Fears of “Trumpageddon” were erased on November 9 when already seriously overvalued stocks—even after posting eight consecutive days of declines—soared, with the Dow Jones Industrial Average (DJIA) hitting a new intra-day high of 18.650.06.

On day two after Trump won the U.S. election, the DJIA surged even higher, hitting a new intra-day high of 18,873.66 and closing at a record 18,807.88.  That represents a two-day gain of 2.7%. Since the start of the week, the Dow Jones has risen 4.5%.

Gains on the S&P 500 have been just as (unexpectedly) impressive. Since Trump won the election, the S&P 500 has advanced roughly 2.5%, hitting an intra-day high of 2,182.30 on Thursday, before closing at 2,167.48.

Investors may feel uncertain about the economic policies of a Trump presidency, but they seem to be erring on the side of exuberance.

Part of that unbridled enthusiasm is coming from a better-than-expected third quarter earnings season. So far, 85% of S&P 500 companies have reported earnings with a blended earnings growth rate of 2.7%. (Source: “Earnings Insight,” FactSet Research Systems Inc., November 4, 2016.)

If the index reports growth of any sort whatsoever in the third quarter, it will be the first time the index has seen year-over-year growth since the first quarter of 2015, putting to end the longest earnings recession on record.

To put that into perspective, on September 30, the estimated earnings decline for the third quarter was -2.2%.

Soaring Stocks Now Even More Overvalued

Even before Trump won the election, a whole two days ago, analysts were pretty much in agreement that the stock market was overvalued. Most won’t say by how much, but valuations certainly seem frothy.

Over the last number of years, investors have chosen to ignore weak fundamentals and instead, have focused on artificially low interest rates. This leads to complacency and, in some cases, irrationality. And perhaps we’re seeing this a little bit following the election.

Artificially low interest rates will eventually disappear, and the fuel that has been sending stocks higher will be gone. All that’s left for investors to base stock valuations on will be earnings. Even if the earnings recession ends in the third quarter, they haven’t been anything to cheer about in a long, long time.
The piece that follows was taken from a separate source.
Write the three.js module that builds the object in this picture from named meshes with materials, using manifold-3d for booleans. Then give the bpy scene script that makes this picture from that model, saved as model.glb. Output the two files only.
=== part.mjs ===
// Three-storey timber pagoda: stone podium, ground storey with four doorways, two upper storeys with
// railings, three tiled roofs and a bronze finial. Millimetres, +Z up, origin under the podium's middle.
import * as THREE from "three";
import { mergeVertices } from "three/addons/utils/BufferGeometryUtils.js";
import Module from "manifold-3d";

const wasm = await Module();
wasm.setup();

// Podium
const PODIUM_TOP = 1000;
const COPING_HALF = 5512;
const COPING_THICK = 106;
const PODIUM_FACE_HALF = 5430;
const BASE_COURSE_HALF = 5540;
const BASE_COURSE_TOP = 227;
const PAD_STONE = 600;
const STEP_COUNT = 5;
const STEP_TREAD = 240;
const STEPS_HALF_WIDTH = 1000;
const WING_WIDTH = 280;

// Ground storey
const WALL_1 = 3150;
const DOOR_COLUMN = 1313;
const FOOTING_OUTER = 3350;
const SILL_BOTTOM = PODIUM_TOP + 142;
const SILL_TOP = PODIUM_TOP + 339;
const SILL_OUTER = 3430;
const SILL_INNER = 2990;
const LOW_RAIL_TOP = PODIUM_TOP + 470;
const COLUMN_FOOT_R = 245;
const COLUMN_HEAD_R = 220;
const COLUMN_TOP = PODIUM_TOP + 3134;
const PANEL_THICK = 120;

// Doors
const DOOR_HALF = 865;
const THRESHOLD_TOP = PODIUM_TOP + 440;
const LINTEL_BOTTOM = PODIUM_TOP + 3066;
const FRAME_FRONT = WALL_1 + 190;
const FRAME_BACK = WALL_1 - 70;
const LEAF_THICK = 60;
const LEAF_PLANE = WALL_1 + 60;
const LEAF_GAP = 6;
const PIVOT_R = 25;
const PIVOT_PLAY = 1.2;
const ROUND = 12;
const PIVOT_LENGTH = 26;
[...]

Stocks will still be sorely overvalued and have a long way to fall.

Three key indicators illustrate just how overvalued U.S. stocks really are.

According to the Case Shiller cyclically adjusted price-to-earnings (CAPE) ratio, the S&P 500 is overvalued by 83! The 10 year average for the S&P 500 is 15 and today, the Case Shiller ratio is at 27.5. That means that for every $1.00 in earnings, an investor is willing to pay $27.50. The ratio has only been higher three times, in 1929, 2000, and 2007. (Source: “Case Shiller P/E Ratio,’ Yale, last accessed November 9, 2016.)

The second indicator pointing to an overvalued stock market is the market cap to GDP ratio. It’s been called the Warren Buffett indicator, since he calls it the single best measure of where valuations stand at any given moment.

This ratio, as the name implies, compares the total price of all publicly traded companies to GDP. It’s a good measure since there should be some relation between a country’s economic output and corporate earnings.

A reading of 100% suggests U.S. stocks are fairly valued. The higher the ratio over 100%, the more overvalued the stock market. The market cap to GDP ratio is currently at 124.9%. The Warren Buffett indicator has only been higher twice since 1950. In 1999 it came in at 153.6%. In late 2015, it was at 129.7%. It was only at 108% before the 2008 financial crisis.

Finally, the Wilshire 5000 to GDP is a market cap weighted index of all stocks actively traded in the U.S. Instead of 5000 though, the index contains around 3,700 components. This ratio is at an all-time high of 139.2%. (Source: Stlouisfed.org, last accessed November 10, 2016.)

I’m not sure how long the Trump bump will continue…but eventually, it will be buyer beware.